In the Court's view, the addition of quotation marks or parenthesis would have elevated the title from one of perceived fact to one of opinion.

Absent such an amendment, it was not considered to constitute 'accurate data'. It was on this basis that the Court concluded that the DPC had made an error and that the fundamental rights and interests of Mr Savage had been prejudiced.

Future of the right to be Forgotten

From May 2018, the General Data Protection Regulation will put the right to be forgotten on a statutory footing, ensuring that it is no longer a right implicit in the right to erasure.

Article 17 of the Regulation states: "The data subject shall have the right to obtain from the controller the erasure of personal data relating to them and the abstention from further dissemination of such data". The Regulation sets out prescribed positive obligations on data controllers and large fines for failures to comply with the Regulation.

As is the case under Articles 9 and 12 of the existing Directive, the right to be forgotten in the GDPR is not absolute and is subject to certain exemptions or derogations.
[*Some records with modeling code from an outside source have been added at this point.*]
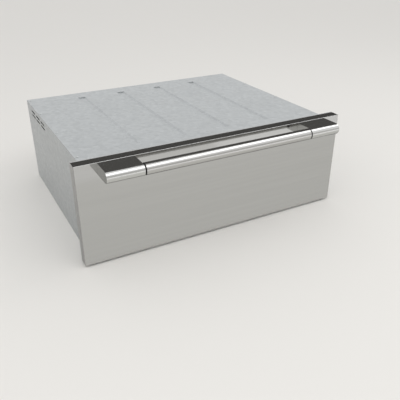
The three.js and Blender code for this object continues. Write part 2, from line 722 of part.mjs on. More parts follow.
/** One backward-curved blade between the hub and the rim, as a thin crescent. */
function fanBlade(index) {
  const root = BLADE_ROOT / 2;
  const tip = FAN_DIAMETER / 2 - FAN_SHEET;
  const steps = 3;
  const turn = (index / FAN_BLADES) * 2 * Math.PI;
  const edge = (offset) => Array.from({ length: steps + 1 }, (_, i) => {
    const share = i / steps;
    const radius = root + share * (tip - root);
    const angle = turn + THREE.MathUtils.degToRad(BLADE_SWEEP) * share ** 1.4 + offset / radius;
    return [fanAxis.x + radius * Math.cos(angle), fanAxis.z + radius * Math.sin(angle)];
  });
  const outline = [...edge(-FAN_SHEET / 2), ...edge(FAN_SHEET / 2).reverse()];
  return prismY(outline, fanBack - FAN_DEPTH, fanBack - FAN_SHEET / 2);
}

function fanWheel() {
  const { x, z } = fanAxis;
  const disc = rod("y", FAN_DIAMETER / 2, fanBack - FAN_SHEET, fanBack, x, z, 32);
  const hub = rod("y", FAN_HUB / 2, fanBack - FAN_DEPTH, fanBack, x, z, 16);
  const shaft = rod("y", FAN_SHAFT / 2, fanBack - FAN_SHEET, motorFront + MOTOR_LENGTH / 2, x, z, 12);
  const blades = Array.from({ length: FAN_BLADES }, (_, i) => fanBlade(i));
  return join(disc, hub, shaft, blades);
}

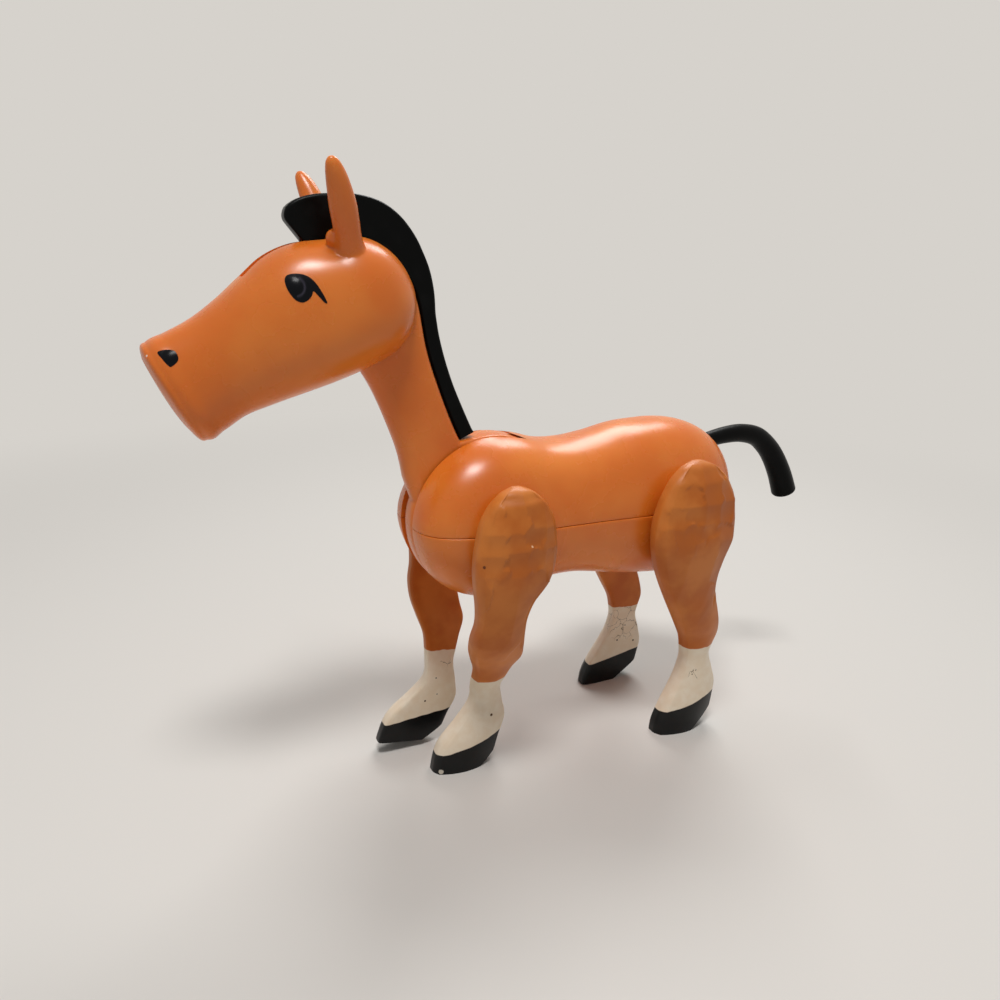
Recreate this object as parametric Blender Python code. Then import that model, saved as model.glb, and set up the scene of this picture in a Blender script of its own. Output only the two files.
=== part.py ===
# Jointed toy horse: two hollow body shells, a neck that swings in a slot between them,
# a nodding two-half head, four swinging legs and a swivelling tail.
# Metres, +Z up, the nose towards -X, the horse's left side towards -Y.

import math

import bmesh
import bpy
import numpy as np
from mathutils import Matrix, Vector

# Stance
AXLE_HEIGHT = 0.0429
AXLE_SPACING = 0.031
FRONT_AXLE_X = -0.00975
RIGHT_FRONT_STEP = math.radians(9.5)
RIGHT_REAR_STEP = math.radians(4.5)

# Running clearances and cutter overrun
GAP = 0.0003
SLOT_CLEARANCE = 0.0003
POCKET_CLEARANCE = 0.0005
OVERRUN = 0.02
REACH = 0.2

# Fineness of round outlines
ARC_STEP = math.radians(8)
POCKET_POINTS = 40
BALL_RINGS = 7
BALL_POINTS = 12
BEVEL_SEGMENTS = 2
SMOOTH_ANGLE = math.radians(38)

# Body shells
BODY_WALL = 0.0015
CHEST_RADIUS = 0.0136
BODY_HALF_WIDTH = 0.0112
RUMP_LENGTH = 0.0160
BODY_HALF_HEIGHT = 0.0137
CHEST_POWER = 4.2
RUMP_POWER = 2.4
SECTION_POWER = 2.15
BODY_SECTION_POINTS = 32
HOLLOW_SECTION_POINTS = 20
CHEST_RINGS = 8
BACK_RINGS = 11
RUMP_RINGS = 8
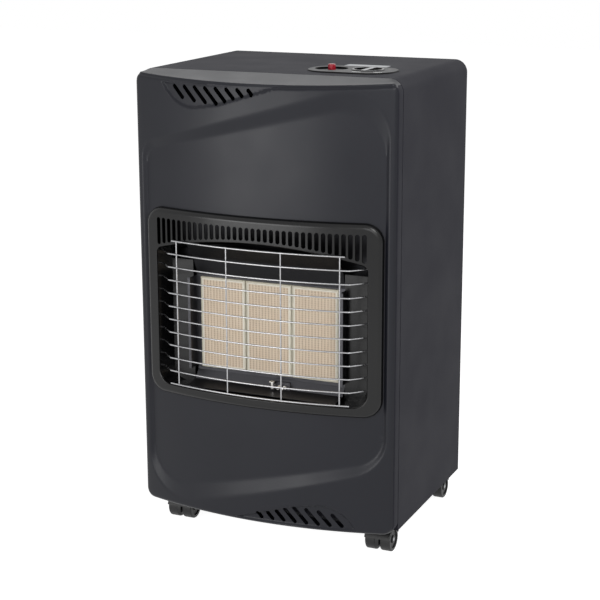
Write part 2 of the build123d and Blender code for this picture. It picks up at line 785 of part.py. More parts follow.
def burner_body():
    """Shallow mixing chamber with a pocket for each plaque."""
    back = seam + burner_depth
    body = along_y(upright_plate(body_width, body_height), seam, back)
    for x in plaque_columns():
        body -= along_y(upright_plate(pocket_width, pocket_height, x), seam - sheet, plaque_back_y)
        window = upright_plate(plaque_width - 2 * plaque_ledge, plaque_height - 2 * plaque_ledge, x)
        body -= along_y(window, seam, plenum_front_y + burner_wall)
    body -= along_y(upright_plate(body_width - 2 * burner_wall, body_height - 2 * burner_wall),
                    plenum_front_y, back - burner_wall)
    body -= rod_z(venturi_radius - venturi_wall, 0, venturi_y, body_foot - burner_wall,
                  body_foot + 2 * burner_wall)
    spread = (body_width - 2 * spacer_inset, body_height - 2 * spacer_inset)
    for spot in GridLocations(*spread, 2, 2):
        x, z = spot.position.X, plaque_centre_height + spot.position.Y
        body += rod_y(spacer_radius, x, z, back, shield_y)
    return body


def venturi_horn(radius, low, high):
    """The venturi's outer or inner shape: a straight tube with a bell at its lower end."""
    bell_radius = radius + venturi_bell - venturi_radius
    middle = body_foot - venturi_length + venturi_bell_length / 2
    tube = rod_z(radius, 0, venturi_y, low, high)
    return tube + Pos(0, venturi_y, middle) * Cone(bell_radius, radius, venturi_bell_length)


def venturi_tube():
    low = body_foot - venturi_length
    bore = venturi_horn(venturi_radius - venturi_wall, low - sheet, body_foot + sheet)
    return venturi_horn(venturi_radius, low, body_foot) - bore


injector_top = body_foot - venturi_length - injector_gap
injector_shoulder = injector_top - injector_nose[1]
injector_foot = injector_shoulder - injector_hexagon


def injector():
    """Brass jet with a hexagon, below the mouth of the venturi."""
    hexagon = Pos(0, venturi_y, injector_foot) * RegularPolygon(injector_across, 6)
    nose = rod_z(injector_nose[0], 0, venturi_y, injector_shoulder, injector_top)
    nose = chamfer(nose.faces().sort_by(Axis.Z)[-1].edges(), injector_chamfer)
    bore = rod_z(injector_bore, 0, venturi_y, injector_foot - sheet, injector_top + sheet)
    return nose + extrude(hexagon, amount=injector_hexagon) - bore


# ---- pilot ---------------------------------------------------------------------------------------
pilot_y = seam - pilot_stand
pilot_back = pilot_y + pilot_tail


def pilot_burner():
    below, above = pilot_head_reach
    front, back, thick = pilot_hood
    body = rod_y(pilot_radius, pilot_x, pilot_height, pilot_y, pilot_back)
    head = rod_z(pilot_head_radius, pilot_x, pilot_y, pilot_height - below, pilot_height + above)
    hood = block((pilot_x - pilot_radius, pilot_x + pilot_radius), (pilot_y - front, pilot_y + back),
                 (pilot_height + above, pilot_height + above + thick))
    return body + head + hood


def spark_electrode():
    """Ceramic sleeve along y."""
    sleeve = rod_y(sleeve_radius, electrode_x, pilot_height, pilot_y - sleeve_reach, pilot_back)
    return chamfer(sleeve.faces().sort_by(Axis.Y)[0].edges(), sleeve_chamfer)


def spark_wire():
    """Wire tip that bends up towards the pilot flame."""
    start = pilot_y - sleeve_reach
    end = start - spark_reach
    side, rise = spark_tip
    route = [(electrode_x, start, pilot_height), (electrode_x, end, pilot_height),
             (electrode_x - side, end, pilot_height + rise)]
    return pipe(route, spark_radius, spark_bend)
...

These include 'the right of freedom of expression and information' (Article 17(3)(a)) and Article 23 which permits Member States to pass laws to restrict certain user rights where it is necessary and proportionate (for example, public security, protection of life and investigation of crime).


The High Court's appeal of the Circuit Court decision is currently listed for hearing in May 2017. It is understood that Google will be an active participant in the appeal.

The determination of these issues by the Irish High Court will be keenly awaited by interested parties in Ireland and beyond. If the finding of the Circuit Court judge is upheld, it is likely to encourage Irish users to exercise — and if necessary seek to vindicate — their right to be forgotten before the Irish High Court.

This article contains a general summary of developments and is not a complete or definitive statement of the law. Specific legal advice should be obtained where appropriate.